Los Angeles,
12
December
2019
|
13:09 PM
America/Los_Angeles

Rabbi Meir Soloveichik, PhD, Speaks at Cedars-Sinai Talmud Dedication

Gift of Complete Set of the Talmud Coincides with Seven-Year Cycle of Daily Jewish Learning

Prominent Orthodox Rabbi Meir Soloveichik, PhD, made a pilgrimage of sorts Tuesday, when he visited Cedars-Sinai for the dedication of a complete set of the Talmud, the Jewish books of law and commentary.

"They told me that if I came, I could hold the tablets," he said.

In a city known more for its movie-making magic than for its holy sites, the tablets Soloveichik is referring to are, of course, movie props. They're the tablets used in Cecil B. DeMille's classic 1956 film, "The Ten Commandments," starring Charlton Heston.

Donated to Cedars-Sinai's predecessor, Mount Sinai Hospital, by DeMille's wife, Constance Adams DeMille, the tablets were on display alongside the colorful new English translation Noé Edition Talmud Bavli, a gift to Cedars-Sinai from Koren Publishers of Jerusalem.

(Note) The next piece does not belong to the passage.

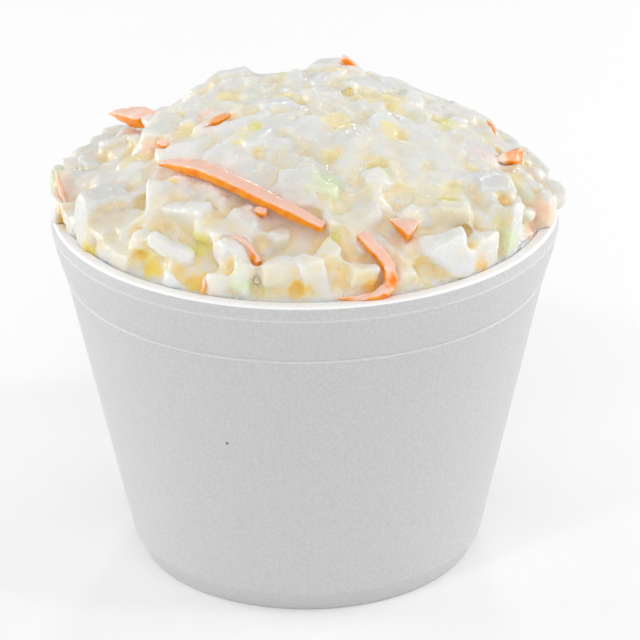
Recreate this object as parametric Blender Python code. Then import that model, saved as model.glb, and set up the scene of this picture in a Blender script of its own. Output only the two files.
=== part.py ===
"""A squat foam cup heaped with creamy coleslaw, in metres, +Z up.

The origin is on the cup's axis, on the surface that the foot ring stands on. The cup is one thin
moulded wall with a stacking shoulder under its lip. The coleslaw is one solid that fills the cup
from its floor and rises over the lip in an uneven heap of cut cabbage, which leans out over the
lip at its sides and back.
"""

from math import atan2, cos, exp, pi, radians, sin, sqrt

import bmesh
import bpy
from mathutils import Vector, noise

# Driving dimensions of the cup
CUP_HEIGHT = 0.0770
LIP_RADIUS = 0.0528
LIP_THICKNESS = 0.0030
LIP_ROUNDING = 0.0008
LIP_BAND = 0.0032  # height of the upright band round the lip
SHOULDER_HEIGHT = 0.0100  # from the lip band down to where the plain cone starts
SHOULDER_BULGE = 1.35  # the power of the shoulder's curve: 1 is a plain cone
WALL_TOP_RADIUS = 0.0502  # outside of the cone, just under the shoulder
WALL_FOOT_RADIUS = 0.0377  # outside of the cone, just above the foot
WALL_THICKNESS = 0.0027
FOOT_HEIGHT = 0.0050
FOOT_RADIUS = 0.0354
FOOT_ROUNDING = 0.0006
FOOT_RING = 0.0034  # width of the ring that the cup stands on
RECESS_DEPTH = 0.0016
FLOOR_THICKNESS = 0.0026
BEAD_RELIEF = 0.00018  # how far the two moulded rings stand out of the wall
BEAD_REACH = 0.0003  # half the height of such a ring
CUP_STEPS = 84

# Driving dimensions of the coleslaw
CLEARANCE = 0.0003  # between the food and the cup
HEAP_HEIGHT = 0.0240  # above the lip
HEAP_EDGE = 0.0060  # the part of that height which is the steep edge
HEAP_EDGE_POWER = 8  # how square that edge is: 2 is round
HEAP_POINT = 1.2  # the power of the crest's curve: 1 is a paraboloid, more is more pointed
HEAP_RINGS = 20
OVERHANG = 0.0006  # how far the heap may stand out past the lip
SWELLS = (  # broad swells and dips: x and y of the middle, radius, height
    (0.008, 0.023, 0.011, 0.0033),
    (-0.020, 0.025, 0.009, 0.0026),
    (-0.033, 0.022, 0.009, -0.0032),
    (-0.004, 0.026, 0.007, -0.0009),
    (-0.046, 0.010, 0.008, -0.0004),
    (0.050, 0.006, 0.008, -0.0030),
    (0.026, 0.020, 0.008, 0.0003),
    (0.032, -0.024, 0.012, 0.0012),
)
PIECE_SIZE = 0.0105  # the size of a cut piece of cabbage
PIECE_CREASE = 0.0016  # how deep the creases between pieces are
CREASE_SHARPNESS = 3  # more makes the creases narrower
PIECE_STEP = 0.0030  # how much further out one piece may lie than the next
CELLS_PER_PIECE = 97  # fine enough that each piece draws its own height
FINE_RELIEF = 0.0012
FINE_SIZE = 0.4  # of a piece's size
NOISE_ORIGIN = Vector((37.31, 21.17, 9.09))

FOAM_COLOUR = (0.86, 0.86, 0.86, 1.0)
SLAW_COLOUR = (0.90, 0.86, 0.72, 1.0)


def clear_scene():
    for old in list(bpy.data.objects):
        bpy.data.objects.remove(old)


def plain_material(name, colour, roughness):
    """A Principled surface of one colour, which is not a metal."""
    material = bpy.data.materials.new(name)
    material.use_nodes = True
    shader = material.node_tree.nodes["Principled BSDF"]
    shader.inputs["Base Color"].default_value = colour
    shader.inputs["Roughness"].default_value = roughness
    shader.inputs["Metallic"].default_value = 0.0
    return material


def add_object(name, body, material):
    """Makes the bmesh an object, smooth but for its sharp edges."""
    mesh = bpy.data.meshes.new(name)
    body.to_mesh(mesh)
    body.free()
    mesh.materials.append(material)
    mesh.shade_smooth()
    mesh.set_sharp_from_angle(angle=radians(40))
    obj = bpy.data.objects.new(name, mesh)
    bpy.context.scene.collection.objects.link(obj)
    return obj


def arc(centre_radius, centre_height, radius, start, end, steps):
    """Points of an arc in the plane of (radius, height), with its angles in degrees."""
    turns = [radians(start + (end - start) * i / steps) for i in range(steps + 1)]
    return [(centre_radius + radius * cos(t), centre_height + radius * sin(t)) for t in turns]


def bead(radius, height):
    """A fine moulded ring that stands a little out of the wall, bottom to top."""
    crest = (radius + BEAD_RELIEF, height)
    return [(radius, height - BEAD_REACH), crest, (radius, height + BEAD_REACH)]


def shoulder(steps):
    """The stacking shoulder, bottom to top: it curves out from the cone and meets the lip band."""
    top = CUP_HEIGHT - LIP_BAND
    drop = LIP_RADIUS - WALL_TOP_RADIUS
    shares = [i / steps for i in range(steps - 1, 0, -1)]
    return [(LIP_RADIUS - drop * s**SHOULDER_BULGE, top - SHOULDER_HEIGHT * s) for s in shares]


def cup_profile():
    """The wall's outline: from the middle of its underside, up the outside, to the inner floor."""
    lip_middle = CUP_HEIGHT - LIP_ROUNDING
    lip_inside = LIP_RADIUS - LIP_THICKNESS
    ring_inside = FOOT_RADIUS - FOOT_ROUNDING - FOOT_RING
    floor = RECESS_DEPTH + FLOOR_THICKNESS
    floor_radius = WALL_FOOT_RADIUS - WALL_THICKNESS
    outline = [(0.0, RECESS_DEPTH), (ring_inside - RECESS_DEPTH, RECESS_DEPTH), (ring_inside, 0.0)]
    outline += arc(FOOT_RADIUS - FOOT_ROUNDING, FOOT_ROUNDING, FOOT_ROUNDING, -90, -20, 2)
    outline += [(WALL_FOOT_RADIUS, FOOT_HEIGHT)]
    outline += bead(WALL_TOP_RADIUS, CUP_HEIGHT - LIP_BAND - SHOULDER_HEIGHT)
    outline += shoulder(5)
    outline += bead(LIP_RADIUS, CUP_HEIGHT - LIP_BAND)
    outline += arc(LIP_RADIUS - LIP_ROUNDING, lip_middle, LIP_ROUNDING, 0, 90, 3)
    outline += arc(lip_inside + LIP_ROUNDING, lip_middle, LIP_ROUNDING, 90, 180, 3)
    outline += [(floor_radius, floor + LIP_ROUNDING), (floor_radius - LIP_ROUNDING, floor), (0.0, floor)]
    return outline


def make_cup():
    """Turns the wall's outline round the cup's axis. Its ends lie on the axis, so it closes."""
    body = bmesh.new()
    points = [body.verts.new((r, 0.0, z)) for r, z in cup_profile()]
    edges = [body.edges.new(pair) for pair in zip(points, points[1:])]
    bmesh.ops.spin(
        body,
        geom=points + edges,
        cent=(0, 0, 0),
        axis=(0, 0, 1),
        dvec=(0, 0, 0),
        angle=2 * pi,
        steps=CUP_STEPS,
        use_merge=True,
    )
    bmesh.ops.remove_doubles(body, verts=body.verts, dist=1e-6)
    bmesh.ops.recalc_face_normals(body, faces=body.faces)
    return add_object("cup", body, plain_material("foam", FOAM_COLOUR, 0.55))


def swell(x, y):
    """How much the swells raise or lower the heap here."""
    total = 0.0
    for middle_x, middle_y, radius, height in SWELLS:
        total += height * exp(-((x - middle_x) ** 2 + (y - middle_y) ** 2) / radius**2)
    return total


def heap_surface(ring, turn):
    """A point of the smooth heap, by ring from 0 at its crest to HEAP_RINGS at the neck."""
    neck = LIP_RADIUS - LIP_THICKNESS - CLEARANCE
    level = CUP_HEIGHT + 2 * CLEARANCE
    if ring > HEAP_RINGS - 0.5:
        return Vector((neck * cos(turn), neck * sin(turn), level))
    share = ring / (HEAP_RINGS - 1)
    backward = 0.5 + 0.5 * sin(turn)
    sideward = abs(cos(turn))
    reach = neck + (LIP_RADIUS - neck) * max(backward, sideward)
    x, y = reach * share * cos(turn), reach * share * sin(turn)
    falloff = max(0.0, 1 - share**HEAP_EDGE_POWER)
    edge = HEAP_EDGE * sqrt(falloff)
    crest = (HEAP_HEIGHT - HEAP_EDGE) * max(0.0, 1 - share**2) ** HEAP_POINT
    return Vector((x, y, level + edge + crest + swell(x, y) * falloff))


def piece_relief(point):
    """How far the surface stands out here: rounded pieces of their own heights, with creases."""
    distances, centres = noise.voronoi(point / PIECE_SIZE + NOISE_ORIGIN)
    inside = min(1.0, (distances[1] - distances[0]) * CREASE_SHARPNESS)
    step = noise.cell(centres[0] * CELLS_PER_PIECE)
    fine = noise.noise(point / (FINE_SIZE * PIECE_SIZE) + NOISE_ORIGIN)
    return (PIECE_CREASE + PIECE_STEP * step) * inside - PIECE_CREASE + FINE_RELIEF * fine


def roughened(point, outward):
    """The point moved out to the uneven outline, kept above the lip and within the overhang."""
    moved = point + outward * piece_relief(point)
    reach = sqrt(moved.x**2 + moved.y**2)
    kept = min(reach, LIP_RADIUS + OVERHANG)
    turn = atan2(moved.y, moved.x)
    return Vector((kept * cos(turn), kept * sin(turn), max(moved.z, CUP_HEIGHT + 2 * CLEARANCE)))


def fill_cup(body):
    """Runs the heap's edge down inside the cup's wall and closes it over the floor."""
    floor = RECESS_DEPTH + FLOOR_THICKNESS + CLEARANCE
    floor_radius = WALL_FOOT_RADIUS - WALL_THICKNESS - LIP_ROUNDING - CLEARANCE
    neck = LIP_RADIUS - LIP_THICKNESS - CLEARANCE
    rings = [(neck, CUP_HEIGHT - LIP_ROUNDING), (floor_radius, floor)]
    edges = [edge for edge in body.edges if edge.is_boundary]
    for radius, height in rings:
        made = bmesh.ops.extrude_edge_only(body, edges=edges)["geom"]
        edges = [item for item in made if isinstance(item, bmesh.types.BMEdge)]
        for vertex in {vertex for edge in edges for vertex in edge.verts}:
            turn = atan2(vertex.co.y, vertex.co.x)
            vertex.co = Vector((radius * cos(turn), radius * sin(turn), height))
    bmesh.ops.contextual_create(body, geom=edges)


def make_coleslaw():
    """A hexagon of even triangles, rounded to a disc, raised to the heap and run into the cup."""
    body = bmesh.new()
    bmesh.ops.create_circle(body, cap_ends=True, cap_tris=True, segments=6, radius=HEAP_RINGS)
    bmesh.ops.subdivide_edges(body, edges=body.edges, cuts=HEAP_RINGS - 1, use_grid_fill=True)
    for vertex in body.verts:
        turn = atan2(vertex.co.y, vertex.co.x)
        corner = (turn - radians(90)) % radians(60) - radians(30)
        vertex.co = heap_surface(vertex.co.length * cos(corner) / cos(radians(30)), turn)
    bmesh.ops.recalc_face_normals(body, faces=body.faces)
    body.normal_update()
    heap = [vertex for vertex in body.verts if not vertex.is_boundary]
    places = [roughened(vertex.co, vertex.normal) for vertex in heap]
    for vertex, place in zip(heap, places):
        vertex.co = place
    fill_cup(body)
    bmesh.ops.recalc_face_normals(body, faces=body.faces)
    return add_object("coleslaw", body, plain_material("dressed_cabbage", SLAW_COLOUR, 0.35))


clear_scene()
make_cup()
make_coleslaw()
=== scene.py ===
# %% [markdown]
# # Creamy coleslaw heaped in a foam cup
#
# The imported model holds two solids: the cup, and the heap of food as one lump. This lesson
# dresses them. The cup is turned again with a finer outline and gets the skin of moulded foam.
# The heap is built up from separately cut pieces of cabbage. They are fused with the dressing
# that coats them into one wet skin, and ribbons of carrot lie in it.

from math import atan2, cos, exp, hypot, pi, radians, sin, sqrt
from random import Random

import bmesh
import bpy
import numpy as np
from mathutils import Matrix, Quaternion, Vector, noise
from mathutils.bvhtree import BVHTree


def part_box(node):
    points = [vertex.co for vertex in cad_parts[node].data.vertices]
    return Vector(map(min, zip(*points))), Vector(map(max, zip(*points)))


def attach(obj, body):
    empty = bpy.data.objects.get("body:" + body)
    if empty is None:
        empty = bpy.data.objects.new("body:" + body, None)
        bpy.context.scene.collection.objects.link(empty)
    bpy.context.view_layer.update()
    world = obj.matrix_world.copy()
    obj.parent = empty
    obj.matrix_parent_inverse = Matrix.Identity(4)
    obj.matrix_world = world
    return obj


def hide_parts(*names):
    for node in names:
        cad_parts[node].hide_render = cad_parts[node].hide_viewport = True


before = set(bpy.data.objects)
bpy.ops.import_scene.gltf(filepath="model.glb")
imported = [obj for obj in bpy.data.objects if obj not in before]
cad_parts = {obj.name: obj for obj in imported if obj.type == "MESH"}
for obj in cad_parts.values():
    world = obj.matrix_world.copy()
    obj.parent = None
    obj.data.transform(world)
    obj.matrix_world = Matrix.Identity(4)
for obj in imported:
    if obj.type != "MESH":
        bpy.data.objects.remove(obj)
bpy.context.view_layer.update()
_, cup_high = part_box("cup")

# %% [markdown]
# Everything below is in metres, but the sizes of food are easier to read in millimetres, so one
# name stands for a millimetre. Colours are written as a painter reads them, in sRGB hex, and
# one function turns them to the linear values that shaders take.

# %% units and colours
MM = 0.001


def linear(hex_colour):
    """An sRGB colour such as #f4efe2 as linear red, green, blue and alpha."""
    parts = [int(hex_colour[i : i + 2], 16) / 255 for i in (1, 3, 5)]
    return (*[p / 12.92 if p <= 0.04045 else ((p + 0.055) / 1.055) ** 2.4 for p in parts], 1.0)


print("sRGB #808080 is", round(linear("#808080")[0], 3), "in linear light")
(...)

"We're very grateful to Koren Publishers for this gift," said Rabbi Jason Weiner, director of the Spiritual Care department at Cedars-Sinai, "It's an incredible feat to translate the entire Talmud, and this is not just any translation," Weiner said.

The translation uses modern language, along with charts, color photos, historical background information and archeological diagrams to give perspective on the text.

The gift coincides with the Jan. 4 completion of a 7.5-year cycle of daily Talmud study, known as Daf Yomi. During this cycle, scholars study sequentially one page a day of the Talmud. The completion of one cycle and the beginning of another is cause for celebration around the world.

Cedars-Sinai patients and their family members, as well as employees who are participating in Daf Yomi, will have access to the books to continue their

studies while at the hospital.

For Soloveichik, a movie buff, there is a connection between movie-making, art, Jewish life and the study of Jewish law.

"I am obsessed with the Ten Commandments. Not the actual commandments, mostly the movie," Soloveichik joked. "So I was very intrigued at the prospect of coming to Los Angeles to see so sacred an object."

The Cedars-Sinai tablets, and the meticulous research by DeMille's team in recreating them, he said, remind him of a 1658 painting by Dutch artist Rembrandt.

The painting, like DeMille's tablets, shows a level of detailed research and understanding of Judaism unique for its time, according to Soloveichik.

In the biblical story, Moses receives the Ten Commandments from God on Mount Sinai. While Moses is away, some of the people believe that he is dead and begin worshipping a statue of a golden calf, an act explicitly forbidden by the law of the time. When Moses returns and finds them doing this, he throws the tablets angrily to the ground, breaking them. According to the story, he later hand-carves a second set of commandments.

While the Rembrandt painting is often called "Moses Breaking the Tablets of the Law," Soloveichik believes that the tablets depicted are in fact these second tablets, and that the depiction of them as a work of people, rather than the divine, is symbolic.

"Moses himself refashioned the tablets from the stone, and in the process, he refashioned himself, restoring the covenant," Soloveichik said.

This theme of restoring that which has been broken, Soloveichik says, is repeated throughout Jewish Scripture and history. And it's a theme that is sure to resonate with Cedars-Sinai patients, family members and healthcare professionals.

"These second set of tablets embodies something central to our history – the Jewish ability to come back after disaster – to not lose hope after all we had was shattered, to recreate anew what had been destroyed," said Soloveichik.